In the wake of the UK’s vote to leave the EU, increasingly extreme views have appeared in the UK’s mainstream political sphere. From increased racist attacks on migrants, to more and more openly xenophobic policies being put forward by the Conservative government under Theresa May. This week, one Conservative councillor has even gone so far as to start a petition demanding that continued support of the UK’s membership of the EU be considered an act of treason.

This raises an interesting question for your fictional world: How are the people who openly oppose the majority’s beliefs or the government’s policies treated within your society? We have looked at violent dissent before, but not everyone in your society must think the same way, or agree with the same things, without it being an issue of extremism. Real-life societies tend to comprise a broad spectrum of views and opinions which may not necessarily be compatible with one another. So how does your society deal with these differing views?

Ranna sighed as she passed the palace gates and saw the milling crowd fawning over the King’s large, golden carriage. How much was this all costing them? Certainly enough to feed all of the poor wretches in the Shadowdown. Probably enough for a few more physicians for them as well.

She stopped by a newspaper stand and picked up her usual copy of the Republican Times. Scanning the front page article, she found her answer. Almost five thousand guineas! Just for the jubilee celebrations alone! For that they could hire almost a hundred physicians and feed the entire bloody city for the year! She scowled.

“Looking at how much everything costs again?” a deep voice said. Ulliver. “Have you considered calming down a bit? It’s not worth getting angry about.”

She slapped the paper against his chest. “Five thousand guineas! Have you any idea what that can buy?”

Ulliver shrugged. “Royalty, isn’t it? Pomp and circumstance all sort of comes as part of the package.”

“But we could clear the Shadowdown with that money. Probably work out how to cure the Vashe too, or at least work out how to treat it.”

Another shrug. “Same’s true of plenty of things. Same’s probably true of every tavern in the city too. If we all donated all of our money to the Shadowdown Trust instead of going to the pub, we’d probably raise double that. Come on, let’s go watch the parade. I’ll buy you a pint.

Here we can see a society with an established monarchy, who think nothing of spending large amounts of public money on extravagant events. While most of the population seem to simply go along with this, accepting the idea of a monarchy and the money that is spent on it, there is seemingly a reasonable proportion of the country who strongly disagree with it and support its abolition.

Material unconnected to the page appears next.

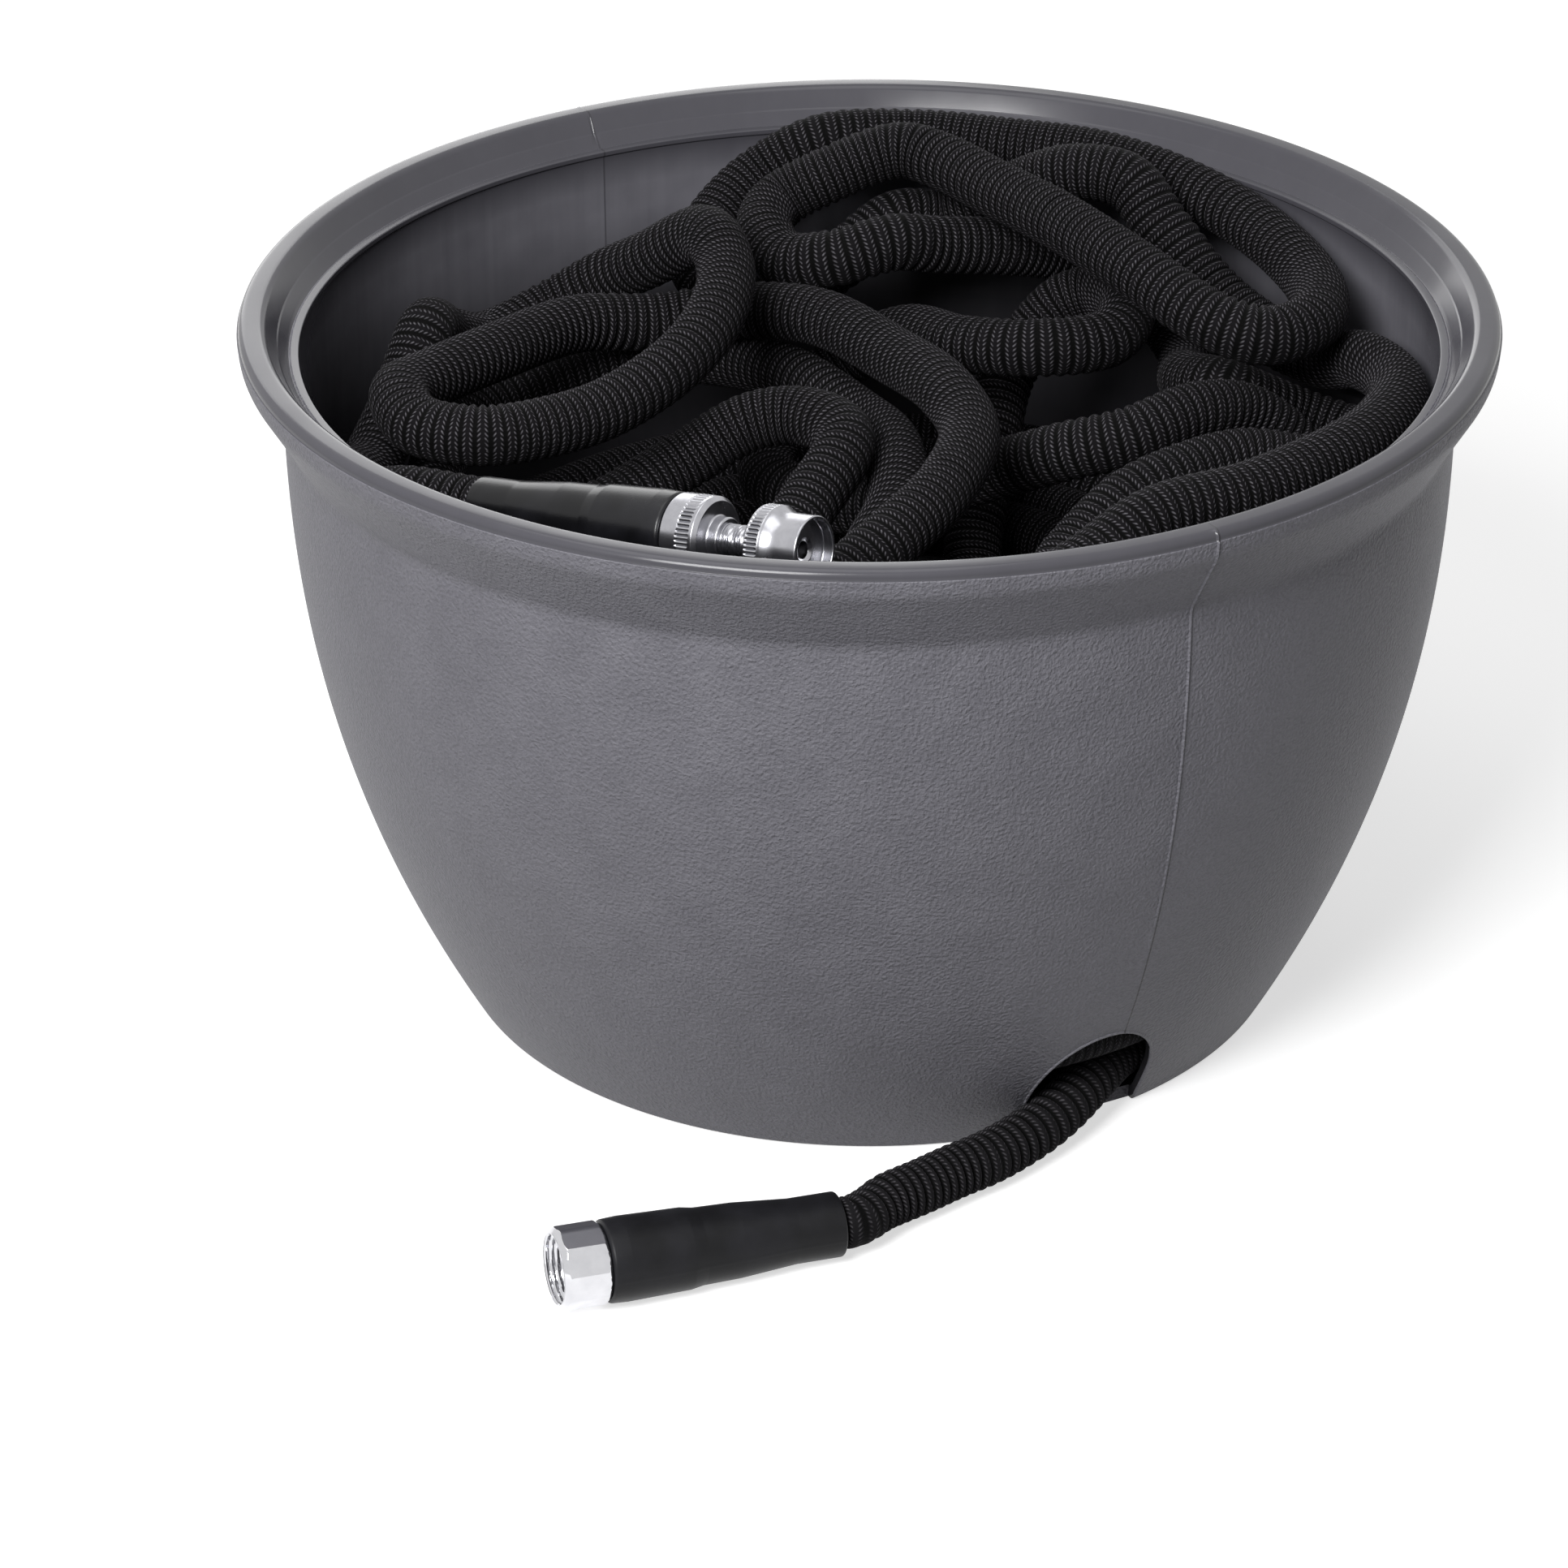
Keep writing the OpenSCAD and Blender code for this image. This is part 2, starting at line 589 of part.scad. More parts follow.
// Two rings to a rib: one in the groove, one on the crest
ribbed_path = concat([tail_seat],
    points_at(tail_curve, [for (i = [0 : 2 * rib_count]) rib_step * i / 2]));
ribbed_radii = [for (i = [0 : len(ribbed_path) - 1])
    i == 0 ? tail_r : tail_r - rib_depth * (i % 2)];
bore_path = concat([tail_seat],
    points_at(tail_curve, [for (i = [0 : 2 : rib_count]) tail_run * i / rib_count]),
    rib_count % 2 == 0 ? [] : [coil_start]);
bore_radii = [for (i = [0 : len(bore_path) - 1]) hose_bore / 2 / cos(180 / tail_sides)];

module hose_tail() {
    color(fabric_black)
        bored_tube(rings(ribbed_path, ribbed_radii, tail_sides),
                   rings(bore_path, bore_radii, tail_sides));
    echo(tail_gap_mm = least_apart(ribbed_path, 4 * tail_d) - tail_d);
    echo(tail_length_mm = tail_run + cuff_len - hose_seat);
}

// ---- Hose end: cuff, ferrule and barb, alike on both ends ----
// Heights are measured forward from the cuff's front face, so the hose lies below zero.

stem_r = stem_d / 2;
stem_collar_proud = 0.4;
stem_collar_r = tail_r + stem_collar_proud;
ferrule_in_r = stem_collar_r + fit;
ferrule_out_r = ferrule_in_r + ferrule_t;
ferrule_front = -cuff_face_t - seat_gap;
stem_collar_front = ferrule_front - ferrule_flange_t - fit;
stem_collar_rear = stem_collar_front - collar_t;
barb_depth = 1;
barb_root_r = hose_bore / 2 - barb_depth;
barb_crest_r = hose_bore / 2 - fit;
barb_count = 3;
barb_pitch = 6;
// Foot and top of a barb's steep front, as shares of the pitch
barb_foot = 0.8;
barb_top = 0.7;

// Back of a cuff from its front edge: share of its swell, share of its length, bend radius
cuff_steps = [[1, 0.08, 4], [0.82, 0.26, 12], [0.7, 0.34, 12], [0.22, 0.58, 16], [0, 0.76, 12]];
// Narrowing of the front face, and the radii of the cuff's front and rear edges
cuff_face_draft = 0.4;
cuff_front_edge_r = 1.6;
cuff_rear_edge_r = 1;
// Slack behind the ferrule in its pocket, and the slope that leads into the pocket
pocket_slack = 1;
pocket_slope = 2;

// Moulded rubber sleeve, swelling in two soft steps towards its fitting
module cuff() {
    front_r = cuff_d / 2;
    rear_r = cuff_tail_d / 2;
    pocket_r = ferrule_out_r + fit;
    pocket_end = ferrule_front - ferrule_len - pocket_slack;
    back = [for (s = cuff_steps) [rear_r + (front_r - rear_r) * s[0], -cuff_len * s[1], s[2]]];
    shape = outline(concat(
        [[stem_r + seat_gap, 0, 0], [front_r - cuff_face_draft, 0, cuff_front_edge_r]],
        back,
        [[rear_r, -cuff_len, cuff_rear_edge_r],
         [tail_r + seat_gap, -cuff_len, 0],
         [tail_r + seat_gap, pocket_end - pocket_slope, 0],
         [pocket_r, pocket_end, 0],
         [pocket_r, -cuff_face_t, 0],
         [stem_r + seat_gap, -cuff_face_t, 0]]));
    color(rubber_black) rotate_extrude() polygon(shape);
}

// Sleeve crimped over the hose, hooked in front of the hose end's collar
module ferrule() {
    crimp_depth = 0.5;
    crimp_w = 3;
    crimp_places = [0.25, 0.5];
    front_edge_r = 1;
    rear_edge_r = 0.4;
    rear = ferrule_front - ferrule_len;
    color(alloy_tint)
        difference() {
            rotate_extrude()
                polygon(outline([
                    [stem_r + fit, ferrule_front, 0],
                    [ferrule_out_r, ferrule_front, front_edge_r],
                    [ferrule_out_r, rear, rear_edge_r],
                    [ferrule_in_r, rear, 0],
                    [ferrule_in_r, ferrule_front - ferrule_flange_t, 0],
                    [stem_r + fit, ferrule_front - ferrule_flange_t, 0]]));
            for (place = crimp_places)
                translate([0, 0, rear + ferrule_len * place])
                    difference() {
                        cylinder(r = ferrule_out_r + 1, h = crimp_w);
                        cylinder(r = ferrule_out_r - crimp_depth, h = crimp_w);
                    }
        }
}

// Outline of a hose end behind its neck: collar, then barbs that narrow to the rear
function barb_outline() = concat(
    [[stem_r, stem_collar_front, 0],
     [stem_collar_r, stem_collar_front, 0],
     [stem_collar_r, stem_collar_rear, 0],
     [barb_root_r, stem_collar_rear, 0]],
    flat([for (i = [1 : barb_count]) let (z = stem_collar_rear - barb_pitch * i)
        [[barb_root_r, z + barb_pitch * barb_foot, 0],
         [barb_crest_r, z + barb_pitch * barb_top, 0],
         [barb_root_r, z, 0]]]),
    [[stem_bore / 2, stem_collar_rear - barb_pitch * barb_count, 0]]);

washer_r = thread_bore / 2 - fit;
module washer(z) {
    color(washer_black)
        translate([0, 0, z])
            difference() {
                cylinder(r = washer_r, h = washer_t);
                translate([0, 0, -1]) cylinder(d = washer_bore, h = washer_t + 2);
            }
}

// ---- Coupling ----

nut_rear = seat_gap;
stem_flange_rear = nut_rear + nut_flange_t + seat_gap;
coupling_washer_rear = stem_flange_rear + collar_t + seat_gap;

module at_tail() {
    along(tail_cuff_face, coupling_yaw, coupling_rise) children();
}

module tail_cuff() {
    at_tail() cuff();
}

module tail_ferrule() {
    at_tail() ferrule();
}

// Tailpiece whose front flange the nut turns behind
module tail_stem() {
    flange_gap = 0.6;
    flange_r = thread_bore / 2 - flange_gap;
    color(alloy_tint)
        at_tail()
            rotate_extrude()
                polygon(outline(concat(
                    [[stem_bore / 2, stem_flange_rear + collar_t, 0],
                     [flange_r, stem_flange_rear + collar_t, 0],
                     [flange_r, stem_flange_rear, 0],
                     [stem_r, stem_flange_rear, 0]],
                    barb_outline())));
}

// Swivel nut: ten flats with their corners turned down, bevelled at both ends
module coupling_nut() {
    front = nut_rear + nut_len;
    corner_proud = 0.5;
    corner_r = nut_flats_w / 2 + corner_proud;
    rear_bevel = 1.4;
    front_bevel = 2.24;
    rear_edge_r = 0.6;
    side_edge_r = 1;
    front_edge_r = 0.8;
    color(chrome_tint)
        at_tail()
            difference() {
                intersection() {
                    rotate_extrude()
                        polygon(outline([
                            [0, nut_rear, 0], [corner_r - rear_bevel, nut_rear, 0],
                            [corner_r, nut_rear + rear_bevel, rear_edge_r],
                            [corner_r, front - front_bevel, side_edge_r],
                            [corner_r - front_bevel, front, front_edge_r], [0, front, 0]]));
                    translate([0, 0, nut_rear - 1])
                        cylinder(d = nut_flats_w / cos(180 / nut_flats), h = nut_len + 2,
                                 $fn = nut_flats);
                }
                translate([0, 0, nut_rear + nut_flange_t])
                    cylinder(d = thread_bore, h = nut_len);
                translate([0, 0, nut_rear - 1])
                    cylinder(r = stem_r + seat_gap, h = nut_flange_t + 2);
            }
}

module coupling_washer() {
    at_tail() washer(coupling_washer_rear);
}

// ---- Nozzle ----
// Heights are measured forward from the nozzle cuff's front face.

ring_z = seat_gap;
ring_front = ring_z + ring_len;
// Thread left bare ahead of the male end, which the washer closes
thread_runout = 1.4;
ring_floor = ring_z + male_len + washer_t + thread_runout;
male_front = ring_floor - washer_t - fit;
shoulder_front = ring_front + shoulder_len;
barrel_rear = shoulder_front + neck_gap;
barrel_front = barrel_rear + barrel_len;
neck_r = neck_rod_d / 2;
seal_seat = 1.5;
seal_rear = barrel_rear + seal_seat;
seal_t = 2;
seal_depth = 1.8;
// The neck narrows to its plug tip ahead of the seal's furthest place
travel_out = 2;
neck_spare = 0.8;
neck_end = seal_rear + seal_t + travel_out + neck_spare;
tip_slope = 1.6;
tip_start = neck_end + tip_slope;
tip_len = 3.4;
tip_end = tip_start + tip_len;
tip_clear = 0.4;
tip_r = orifice_d / 2 - tip_clear;
disc_t = 2;
disc_front = barrel_front - mouth_depth;

module at_nozzle() {
    along(nozzle_cuff_face, nozzle_yaw, nozzle_rise) children();
}

// Straight grooves round a band, which leave a knurl standing between them
module knurl_grooves(r, from, width) {
    groove_w = 1.2;
    for (k = [0 : knurl_count - 1])
        rotate(360 * k / knurl_count)
            translate([r - knurl_depth, -groove_w / 2, from])
                cube([knurl_depth * 2, groove_w, width]);
}

module nozzle_cuff() {
    at_nozzle() cuff();
}

module nozzle_ferrule() {
    at_nozzle() ferrule();
}

// Male hose end, screwed into the nozzle's base
module nozzle_stem() {
    thread_r = thread_bore / 2 - fit;
    bevel = 1;
    thread_rear = ring_z + bevel;
    color(alloy_tint)
        at_nozzle()
            rotate_extrude()
                polygon(outline(concat(
                    [[stem_bore / 2, male_front, 0],
                     [thread_r - bevel, male_front, 0],
                     [thread_r, male_front - bevel, 0],
                     [thread_r, thread_rear, 0],
                     [stem_r, thread_rear, 0]],
                    barb_outline())));
}

module nozzle_washer() {
    at_nozzle() washer(ring_floor - washer_t);
}

// Ring, shoulder and neck turned from one bar, ending in the plug tip
module nozzle_base() {
    ring_r = ring_d / 2;
    knurl_rear = ring_front - 3 - ring_knurl_w;
    rear_bevel = 1;
    front_bevel = 1.6;
    edge_r = 0.6;
    shoulder_edge_r = 0.8;
    tip_edge_r = 1;
    waterway_r = 3;
    waterway_end = neck_end - 1;
    cross_hole_d = 3;
    color(alloy_tint)
        at_nozzle()
            difference() {
                rotate_extrude()
                    polygon(outline([
                        [thread_bore / 2, ring_z, 0],
                        [ring_r - rear_bevel, ring_z, 0],
                        [ring_r, ring_z + rear_bevel, edge_r],
                        [ring_r, ring_front - front_bevel, edge_r],
                        [ring_r - front_bevel, ring_front, edge_r],
                        [shoulder_d / 2, ring_front, shoulder_edge_r],
                        [shoulder_d / 2, shoulder_front, shoulder_edge_r],
                        [neck_r, shoulder_front, 0],
                        [neck_r, neck_end, 0],
                        [tip_r, tip_start, 0],
                        [tip_r, tip_end, tip_edge_r],
                        [0, tip_end, 0],
                        [0, waterway_end, 0],
                        [waterway_r, waterway_end, 0],
                        [waterway_r, ring_floor, 0],
                        [thread_bore / 2, ring_floor, 0]]));
                knurl_grooves(ring_r, knurl_rear, ring_knurl_w);
                // Cross hole that lets the water out round the tip
                translate([0, 0, waterway_end - cross_hole_d / 2])
                    rotate([90, 0, 0])
                        cylinder(d = cross_hole_d, h = neck_rod_d + 2, center = true);
            }
}

module nozzle_seal() {
    color(washer_black)
        at_nozzle()
            translate([0, 0, seal_rear])
                difference() {
                    cylinder(r = neck_r + seal_depth, h = seal_t);
                    translate([0, 0, -1]) cylinder(r = neck_r + neck_clear, h = seal_t + 2);
                }
}

// Barrel with a knurled collar, a hollow sweep down to the mouth and a disc inside it
module nozzle_barrel() {
    collar_r = collar_d / 2;
    mouth_r = mouth_d / 2;
    guide_r = neck_r + neck_clear;
    seal_pocket_r = neck_r + seal_depth + fit;
    chamber_depth = 3.4;
    chamber_r = neck_r + chamber_depth;
    seal_front = seal_rear + seal_t;
    seal_wall = 1.5;
    collar_front = barrel_rear + collar_w;
    rear_bevel = 1.2;
    front_bevel = 0.8;
    edge_r = 0.5;
    sweep = 6;
    sweep_r = collar_r - front_bevel;
    hollow = [for (k = [1 : 4])
        [mouth_r + (sweep_r - mouth_r) * pow(1 - k / 5, 2), collar_front + sweep * k / 5, 0]];
    color(alloy_tint)
        at_nozzle()
            difference() {
                rotate_extrude()
                    polygon(outline(concat(
                        [[guide_r, barrel_rear, 0],
                         [collar_r - rear_bevel, barrel_rear, 0],
                         [collar_r, barrel_rear + rear_bevel, edge_r],
                         [collar_r, collar_front - front_bevel, edge_r],
                         [sweep_r, collar_front, 0]],
                        hollow,
                        [[mouth_r, collar_front + sweep, 0],
                         [mouth_r, barrel_front, edge_r],
                         [mouth_bore / 2, barrel_front, 0],
                         [mouth_bore / 2, disc_front, 0],
                         [orifice_d / 2, disc_front, 0],
                         [orifice_d / 2, disc_front - disc_t, 0],
                         [chamber_r, disc_front - disc_t, 0],
                         [chamber_r, seal_front + seal_wall, 0],
                         [guide_r, seal_front + seal_wall, 0],
                         [guide_r, seal_front + fit, 0],
                         [seal_pocket_r, seal_front + fit, 0],
                         [seal_pocket_r, seal_rear - fit, 0],
                         [guide_r, seal_rear - fit, 0]])));
                knurl_grooves(collar_r, barrel_rear + rear_bevel, collar_w - rear_bevel - front_bevel);
            }
}

pot();
hose_coil();
coil_core();
hose_lower();
hose_middle();
hose_upper();
hose_left();
hose_tail();
tail_cuff();
tail_ferrule();
tail_stem();
coupling_nut();
coupling_washer();
nozzle_cuff();
nozzle_ferrule();
nozzle_stem();
nozzle_washer();
nozzle_base();
nozzle_seal();
nozzle_barrel();
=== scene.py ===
"""Scene of a garden hose pot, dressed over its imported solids.

A slate grey moulded pot holds a black knitted hose: wound in the bottom, loose on top, and
out through a low outlet. Each end of the hose has a rubber cuff. One end carries a swivel
nut, the other a twist nozzle. Sizes are written in millimetres; MM makes them metres.
"""

import logging
import math
from collections.abc import Callable, Sequence
from dataclasses import dataclass, field, replace
from enum import Enum

import bmesh
import bpy
import numpy as np
from mathutils import Matrix, Vector


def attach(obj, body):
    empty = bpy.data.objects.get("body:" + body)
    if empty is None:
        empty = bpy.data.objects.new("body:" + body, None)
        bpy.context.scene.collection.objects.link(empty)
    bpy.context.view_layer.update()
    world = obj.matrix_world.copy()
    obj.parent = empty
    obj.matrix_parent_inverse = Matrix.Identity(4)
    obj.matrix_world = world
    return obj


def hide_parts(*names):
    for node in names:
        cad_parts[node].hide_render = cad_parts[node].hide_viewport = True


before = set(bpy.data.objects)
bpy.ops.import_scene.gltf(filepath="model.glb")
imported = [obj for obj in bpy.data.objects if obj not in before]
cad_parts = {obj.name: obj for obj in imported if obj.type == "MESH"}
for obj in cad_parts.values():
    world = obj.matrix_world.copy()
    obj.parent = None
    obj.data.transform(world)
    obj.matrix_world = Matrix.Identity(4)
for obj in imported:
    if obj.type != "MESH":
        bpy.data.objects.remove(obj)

LOG = logging.getLogger("hose_pot")
MM = 0.001
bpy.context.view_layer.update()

Row = Sequence[float]
Moved = tuple[np.ndarray, np.ndarray]
Relief = Callable[[np.ndarray, np.ndarray, np.ndarray], Moved]
Source = bpy.types.Node | tuple[bpy.types.Node, str]

UP = np.array([0.0, 0.0, 1.0])
FULL_TURN = 2 * math.pi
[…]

We can tell two things from the fact that there is a freely available newspaper which openly endorses the anti-monarchist stance: firstly, that this feeling is widespread enough that the production and regular distribution of such a paper would appear to be commercially viable, and secondly that the open endorsement and promotion of such a view is legal and tolerated.

We might well see a version of this society where the newspaper is an underground publication, rather than a reasonably mainstream one. Imagine if Ranna had to arrange to meet someone in secret to acquire a copy. If she had to read it covertly, and keep her opinions to herself in public. That would say something quite different about the society we’re looking at, and the way that different political opinions are treated by the law.

It was raining as Wixie left the café. That was handy. Not as many people milling around. Most had their coat collars pulled up around their necks and their hats pulled well down low.

“Hah. Lookie here, we got an Only Earth type, just outta their little meeting,” a drunken voice slurred. “What was it this week? How the evil colonists are destroying the precious Martian rocks? Paah!”

The man was standing far too close to Wixie’s face. The sour scent and hot feeling of his breath directly into his nostrils. Damn. He thought he’d managed to avoid that this week.

Behind that drunkard was a larger, drunker man. He seemed to just be giggling stupidly to himself. “Stupid hippies,” he muttered.

“I’m just try’na get home,” Wixie said politely, turning to walk away..

The drunk grabbed his shoulder, spinning him back around. “My sister’s one of the Mars colonists, bud. What you got against her?” he growled.

Wixie’s blood ran cold. “Nothing, pal. Like I said, just try’na get home.”

The drunk cracked his knuckles. “Yeah. You get back to your teepee, hippy boy. Don’t let me catch you back here.”

Here we can see another society with a clearly different outlook. As before, alternative political opinions (here on the subject of the colonisation of other planets) are presumably legal, and their proponents are clearly allowed to meet in public. They may even have their own periodicals and groups, which are also presumably legal.

Where we do see the difference between this society and the first one we looked at, is that in the first the dissenting political opinion seems to be more tolerated by the public. Even if the majority disagrees with the opinion, they generally respect the right to make arguments against the status quo and to make their case in public. Here, we can see a public reaction to opposition which is much more hostile. While voicing such opinions is de jure legal, many of the people who hold them are more likely to do so in secret, or to avoid calling attention to themselves, for fear of a negative backlash.

Thinking of the disagreements in a society and how both the government and the citizens react to said disagreements can be a very good way to add texture and realism to your fictional society. What kinds of political disagreements might your civilisation have running through it? In what ways does it manifest, and how does your society respond?